Background. The example in Fig. 1 tests whether the variable x is in the range from 5 to 99 by performing two tests before returning the result. As x is the input to this snippet, it is initially assigned an unconstrained symbolic value. Upon branching on \(\mathtt {x} < \mathtt {5}\) in line 2, the SymEx engine needs to consider two cases: One in which x is now constrained to be smaller than 5 and another one in which it is constrained to not be smaller than 5. On the path on which \(\mathtt {x} < \mathtt {5}\) held, ok is then assigned false, while the other path does not execute that instruction. Afterwards, both paths encounter the branch \(\mathtt {if (x} >\mathtt {= 100)}\) in line 4. Since the constraint set \(\left\{ x < 5, x \ge 100 \right\} \) is unsatisfiable, the leftmost of the four resulting possibilities is unreachable and therefore not explored. The three remaining paths reach the return statement in line 6. We call the set of currently active constraints the Path Constraint (PC). The PC is usually constructed in such a way, as to contain constraints in the combined theories of quantifier-free bit-vectors, finite arrays and floating point numbers^{Footnote 2}.

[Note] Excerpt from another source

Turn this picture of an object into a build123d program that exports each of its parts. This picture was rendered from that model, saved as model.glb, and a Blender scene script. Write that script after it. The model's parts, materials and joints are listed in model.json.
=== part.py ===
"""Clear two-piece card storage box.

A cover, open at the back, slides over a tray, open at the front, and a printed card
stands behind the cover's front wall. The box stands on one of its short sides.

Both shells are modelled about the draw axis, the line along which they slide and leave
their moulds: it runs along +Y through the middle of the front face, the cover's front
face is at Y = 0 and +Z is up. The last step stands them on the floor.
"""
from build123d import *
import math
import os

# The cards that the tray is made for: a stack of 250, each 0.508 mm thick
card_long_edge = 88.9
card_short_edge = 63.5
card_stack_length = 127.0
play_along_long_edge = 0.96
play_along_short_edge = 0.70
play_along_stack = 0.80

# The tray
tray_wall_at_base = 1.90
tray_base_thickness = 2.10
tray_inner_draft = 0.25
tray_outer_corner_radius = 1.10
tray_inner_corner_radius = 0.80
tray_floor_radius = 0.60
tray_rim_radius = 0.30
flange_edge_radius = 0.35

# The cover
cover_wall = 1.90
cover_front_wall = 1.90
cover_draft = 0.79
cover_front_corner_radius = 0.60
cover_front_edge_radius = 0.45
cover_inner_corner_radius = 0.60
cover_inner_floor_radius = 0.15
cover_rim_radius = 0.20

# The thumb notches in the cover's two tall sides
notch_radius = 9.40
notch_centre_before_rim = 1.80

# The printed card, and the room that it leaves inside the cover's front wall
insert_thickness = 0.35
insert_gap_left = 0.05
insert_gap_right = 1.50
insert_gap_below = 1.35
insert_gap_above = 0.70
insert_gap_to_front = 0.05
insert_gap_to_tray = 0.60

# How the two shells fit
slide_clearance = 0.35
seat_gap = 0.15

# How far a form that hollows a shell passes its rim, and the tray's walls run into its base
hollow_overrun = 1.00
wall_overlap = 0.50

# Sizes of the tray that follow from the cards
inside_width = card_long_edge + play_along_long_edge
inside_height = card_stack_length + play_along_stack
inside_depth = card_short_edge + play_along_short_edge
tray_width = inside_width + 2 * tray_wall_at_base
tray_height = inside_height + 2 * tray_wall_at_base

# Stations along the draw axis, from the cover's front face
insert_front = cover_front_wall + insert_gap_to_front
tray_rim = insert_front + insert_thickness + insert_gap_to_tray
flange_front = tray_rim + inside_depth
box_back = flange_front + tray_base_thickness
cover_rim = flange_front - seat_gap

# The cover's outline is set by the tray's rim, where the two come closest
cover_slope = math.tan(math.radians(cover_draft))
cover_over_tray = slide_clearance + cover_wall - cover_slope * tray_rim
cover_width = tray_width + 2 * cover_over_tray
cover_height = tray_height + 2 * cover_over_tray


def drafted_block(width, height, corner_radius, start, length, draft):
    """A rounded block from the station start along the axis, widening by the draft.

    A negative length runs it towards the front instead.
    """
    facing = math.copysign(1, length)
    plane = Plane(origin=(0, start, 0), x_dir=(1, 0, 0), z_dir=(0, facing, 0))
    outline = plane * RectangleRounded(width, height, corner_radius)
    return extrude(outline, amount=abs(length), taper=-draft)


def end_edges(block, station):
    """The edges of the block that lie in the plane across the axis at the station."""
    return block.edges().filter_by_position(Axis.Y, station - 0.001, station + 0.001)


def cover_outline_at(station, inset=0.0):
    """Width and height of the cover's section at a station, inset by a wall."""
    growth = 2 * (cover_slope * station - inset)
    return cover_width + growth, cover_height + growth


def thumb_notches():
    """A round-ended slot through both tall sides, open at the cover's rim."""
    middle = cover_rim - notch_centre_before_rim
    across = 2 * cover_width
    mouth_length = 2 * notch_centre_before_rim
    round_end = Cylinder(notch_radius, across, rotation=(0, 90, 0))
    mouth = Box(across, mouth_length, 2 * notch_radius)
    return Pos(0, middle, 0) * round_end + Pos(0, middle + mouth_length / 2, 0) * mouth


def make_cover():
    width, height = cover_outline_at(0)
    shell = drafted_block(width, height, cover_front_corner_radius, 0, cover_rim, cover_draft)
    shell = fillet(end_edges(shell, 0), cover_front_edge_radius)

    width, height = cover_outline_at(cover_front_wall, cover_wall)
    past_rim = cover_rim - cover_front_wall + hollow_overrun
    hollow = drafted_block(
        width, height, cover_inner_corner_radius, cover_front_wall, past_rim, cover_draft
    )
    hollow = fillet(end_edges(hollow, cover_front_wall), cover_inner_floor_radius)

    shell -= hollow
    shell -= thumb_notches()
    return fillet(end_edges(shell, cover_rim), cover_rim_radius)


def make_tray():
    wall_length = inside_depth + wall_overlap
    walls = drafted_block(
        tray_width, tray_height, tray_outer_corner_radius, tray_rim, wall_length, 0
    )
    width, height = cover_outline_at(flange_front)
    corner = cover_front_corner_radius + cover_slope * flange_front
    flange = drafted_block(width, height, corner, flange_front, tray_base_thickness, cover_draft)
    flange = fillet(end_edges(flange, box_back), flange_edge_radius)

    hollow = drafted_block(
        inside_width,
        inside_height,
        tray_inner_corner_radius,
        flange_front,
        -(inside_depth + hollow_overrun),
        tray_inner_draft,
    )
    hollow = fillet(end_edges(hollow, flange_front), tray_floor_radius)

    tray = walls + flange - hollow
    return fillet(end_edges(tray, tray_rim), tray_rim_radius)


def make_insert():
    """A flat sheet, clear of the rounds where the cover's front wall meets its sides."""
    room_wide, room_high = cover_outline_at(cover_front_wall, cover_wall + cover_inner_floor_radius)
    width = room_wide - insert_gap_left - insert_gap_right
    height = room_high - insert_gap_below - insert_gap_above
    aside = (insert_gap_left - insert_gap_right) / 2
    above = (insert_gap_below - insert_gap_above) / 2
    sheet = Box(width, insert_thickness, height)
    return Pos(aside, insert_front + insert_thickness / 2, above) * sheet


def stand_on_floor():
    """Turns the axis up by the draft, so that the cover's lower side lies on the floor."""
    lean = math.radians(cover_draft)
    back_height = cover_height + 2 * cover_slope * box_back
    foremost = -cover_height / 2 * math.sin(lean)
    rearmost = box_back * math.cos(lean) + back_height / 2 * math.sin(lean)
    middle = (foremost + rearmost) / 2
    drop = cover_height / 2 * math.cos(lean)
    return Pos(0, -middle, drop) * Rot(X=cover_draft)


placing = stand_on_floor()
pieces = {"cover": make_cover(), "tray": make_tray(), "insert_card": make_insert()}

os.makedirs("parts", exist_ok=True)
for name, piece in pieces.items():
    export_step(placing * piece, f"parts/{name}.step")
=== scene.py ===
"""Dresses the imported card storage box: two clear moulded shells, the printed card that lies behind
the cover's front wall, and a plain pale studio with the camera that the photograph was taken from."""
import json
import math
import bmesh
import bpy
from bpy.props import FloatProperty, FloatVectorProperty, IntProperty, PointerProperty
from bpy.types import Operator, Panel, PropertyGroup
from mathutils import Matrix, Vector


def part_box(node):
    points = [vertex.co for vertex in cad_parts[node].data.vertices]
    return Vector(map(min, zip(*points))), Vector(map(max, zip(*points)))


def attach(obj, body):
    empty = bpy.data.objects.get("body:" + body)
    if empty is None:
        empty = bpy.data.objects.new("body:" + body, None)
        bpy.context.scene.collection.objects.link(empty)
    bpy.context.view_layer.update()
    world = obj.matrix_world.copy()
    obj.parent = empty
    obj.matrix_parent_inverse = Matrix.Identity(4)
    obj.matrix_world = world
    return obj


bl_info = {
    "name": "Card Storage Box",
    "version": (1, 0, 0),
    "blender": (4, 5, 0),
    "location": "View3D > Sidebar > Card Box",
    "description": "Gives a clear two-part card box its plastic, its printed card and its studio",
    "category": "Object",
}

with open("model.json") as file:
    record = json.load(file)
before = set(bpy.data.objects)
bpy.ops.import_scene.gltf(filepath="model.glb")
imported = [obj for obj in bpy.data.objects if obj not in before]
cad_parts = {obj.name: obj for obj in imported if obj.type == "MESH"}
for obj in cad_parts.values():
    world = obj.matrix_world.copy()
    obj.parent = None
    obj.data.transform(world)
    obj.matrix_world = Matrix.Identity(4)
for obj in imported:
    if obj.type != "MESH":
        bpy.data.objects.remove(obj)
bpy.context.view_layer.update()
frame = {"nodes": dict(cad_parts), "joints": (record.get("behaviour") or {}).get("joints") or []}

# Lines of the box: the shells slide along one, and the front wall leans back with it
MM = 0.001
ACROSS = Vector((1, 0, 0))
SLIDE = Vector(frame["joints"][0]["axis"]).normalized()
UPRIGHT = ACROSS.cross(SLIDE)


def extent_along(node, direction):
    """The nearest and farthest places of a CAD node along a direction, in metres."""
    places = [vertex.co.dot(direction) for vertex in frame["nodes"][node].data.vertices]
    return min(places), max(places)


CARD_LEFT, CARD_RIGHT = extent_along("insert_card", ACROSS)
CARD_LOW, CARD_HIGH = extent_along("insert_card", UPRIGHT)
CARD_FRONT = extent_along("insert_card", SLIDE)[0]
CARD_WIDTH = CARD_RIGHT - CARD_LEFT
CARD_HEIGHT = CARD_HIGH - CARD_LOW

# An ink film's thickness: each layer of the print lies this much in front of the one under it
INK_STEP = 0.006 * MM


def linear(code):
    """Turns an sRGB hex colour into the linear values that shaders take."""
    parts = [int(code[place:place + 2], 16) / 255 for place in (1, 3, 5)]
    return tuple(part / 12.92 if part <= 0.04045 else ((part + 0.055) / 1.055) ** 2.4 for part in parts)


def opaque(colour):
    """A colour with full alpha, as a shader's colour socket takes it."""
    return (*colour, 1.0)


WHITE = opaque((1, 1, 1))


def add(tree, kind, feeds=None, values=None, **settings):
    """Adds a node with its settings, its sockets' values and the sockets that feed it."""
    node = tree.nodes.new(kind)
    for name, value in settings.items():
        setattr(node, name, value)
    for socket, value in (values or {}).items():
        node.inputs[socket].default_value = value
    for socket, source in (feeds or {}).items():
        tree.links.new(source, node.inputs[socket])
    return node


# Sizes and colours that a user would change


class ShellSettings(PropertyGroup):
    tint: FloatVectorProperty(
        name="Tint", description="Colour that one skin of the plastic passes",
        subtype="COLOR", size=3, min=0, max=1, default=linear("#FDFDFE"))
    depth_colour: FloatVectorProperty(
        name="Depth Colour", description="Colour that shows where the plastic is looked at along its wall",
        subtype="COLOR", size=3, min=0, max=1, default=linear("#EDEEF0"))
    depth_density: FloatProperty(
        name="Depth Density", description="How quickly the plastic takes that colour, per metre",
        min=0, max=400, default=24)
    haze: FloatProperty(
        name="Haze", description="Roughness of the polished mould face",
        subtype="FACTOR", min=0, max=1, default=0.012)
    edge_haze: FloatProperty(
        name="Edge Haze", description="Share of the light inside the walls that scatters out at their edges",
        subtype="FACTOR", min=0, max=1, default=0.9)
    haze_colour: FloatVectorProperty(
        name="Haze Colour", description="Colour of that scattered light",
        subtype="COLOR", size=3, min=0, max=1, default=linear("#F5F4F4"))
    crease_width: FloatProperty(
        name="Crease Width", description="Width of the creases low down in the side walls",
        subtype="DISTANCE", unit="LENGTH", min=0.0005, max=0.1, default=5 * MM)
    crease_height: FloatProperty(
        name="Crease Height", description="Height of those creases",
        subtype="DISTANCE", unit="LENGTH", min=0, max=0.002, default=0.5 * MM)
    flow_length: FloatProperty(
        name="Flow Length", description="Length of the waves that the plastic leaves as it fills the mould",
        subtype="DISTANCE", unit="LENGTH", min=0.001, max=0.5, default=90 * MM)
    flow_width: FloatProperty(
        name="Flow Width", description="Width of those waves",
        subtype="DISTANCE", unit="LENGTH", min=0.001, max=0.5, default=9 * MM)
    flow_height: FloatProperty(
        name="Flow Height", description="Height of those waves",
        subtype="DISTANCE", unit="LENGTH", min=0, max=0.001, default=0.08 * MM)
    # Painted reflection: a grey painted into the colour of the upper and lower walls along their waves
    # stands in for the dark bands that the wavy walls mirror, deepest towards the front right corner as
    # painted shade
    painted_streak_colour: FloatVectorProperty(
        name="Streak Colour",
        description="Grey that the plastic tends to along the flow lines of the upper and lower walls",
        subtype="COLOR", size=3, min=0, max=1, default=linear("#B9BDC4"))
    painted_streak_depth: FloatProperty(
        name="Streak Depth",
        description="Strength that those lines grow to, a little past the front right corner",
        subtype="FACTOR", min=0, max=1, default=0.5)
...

Symbolic Execution of the Abstract Transition System. By using symbolic values, a single SymEx state can represent a large number of states in the transition system. We require that the SymEx engine, as is commonly done, never assigns a symbolic value (with more than one satisfying model) to the instruction pointer. Since the productive transitions of the transition system are derived from instructions in the program code, this means that each instruction that the SymEx engine performs either corresponds to a number of productive, input-consuming transitions, or a number of unproductive, not input-consuming transitions. Therefore, any lasso in the SymEx of the program is also a lasso in the transition system (the \(\downarrow \) transition requires trivial special treatment).

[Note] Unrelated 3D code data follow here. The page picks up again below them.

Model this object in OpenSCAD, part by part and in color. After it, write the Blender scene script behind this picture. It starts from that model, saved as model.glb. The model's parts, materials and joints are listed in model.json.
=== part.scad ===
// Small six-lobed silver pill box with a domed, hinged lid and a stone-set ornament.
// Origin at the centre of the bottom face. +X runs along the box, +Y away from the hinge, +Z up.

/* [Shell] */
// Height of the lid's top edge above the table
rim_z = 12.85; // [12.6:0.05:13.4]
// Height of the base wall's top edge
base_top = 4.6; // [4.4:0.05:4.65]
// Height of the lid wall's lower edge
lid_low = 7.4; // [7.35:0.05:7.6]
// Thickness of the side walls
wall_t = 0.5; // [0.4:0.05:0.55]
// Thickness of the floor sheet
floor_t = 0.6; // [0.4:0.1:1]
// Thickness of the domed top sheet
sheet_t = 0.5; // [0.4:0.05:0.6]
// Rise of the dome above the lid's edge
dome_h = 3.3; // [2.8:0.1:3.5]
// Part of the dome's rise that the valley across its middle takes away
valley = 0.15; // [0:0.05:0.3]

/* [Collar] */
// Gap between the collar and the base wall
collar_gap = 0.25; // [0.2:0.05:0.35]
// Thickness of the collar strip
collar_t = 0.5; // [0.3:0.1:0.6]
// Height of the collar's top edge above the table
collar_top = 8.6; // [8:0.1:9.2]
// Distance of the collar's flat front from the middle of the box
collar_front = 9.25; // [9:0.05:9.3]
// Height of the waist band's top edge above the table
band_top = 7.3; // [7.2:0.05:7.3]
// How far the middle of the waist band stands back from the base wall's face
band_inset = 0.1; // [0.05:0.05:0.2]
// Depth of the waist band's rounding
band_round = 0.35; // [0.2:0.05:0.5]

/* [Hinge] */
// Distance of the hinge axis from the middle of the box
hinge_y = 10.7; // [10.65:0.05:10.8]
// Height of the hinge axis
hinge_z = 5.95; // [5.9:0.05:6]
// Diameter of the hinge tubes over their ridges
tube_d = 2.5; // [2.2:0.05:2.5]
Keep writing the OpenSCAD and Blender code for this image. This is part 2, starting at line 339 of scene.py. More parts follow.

To ensure that the opposite is also true, a simple and common optimization must be implemented in the SymEx engine: Only add branch conditions to the PC that are not already implied by it. This is the case iff exactly one of the two branching possibilities is satisfiable, which the SymEx engine (or rather its SMT solver) needs to check in any case. Thereby it is guaranteed that if the SymEx state is part of a loop in the transition system, not just the concrete values, but also the symbolic values will eventually converge towards a steady state. Again excluding trivial special treatment for program termination, a lasso in the transition system thus entails a lasso in the SymEx of the program.

4.2 Fingerprinting

To reduce the cost of each individual comparison between two states, we take an idea from hash maps by computing a fingerprint \(\rho \) for each state and comparing those. A further significant improvement is possible by using a strong cryptographic hash algorithm to compute the fingerprint: Being able to rely (with very high probability) on the fingerprint comparison reduces the memory requirements, as it becomes unnecessary to store a list of full predecessor states. Instead, only the fingerprints of the predecessors need to be kept.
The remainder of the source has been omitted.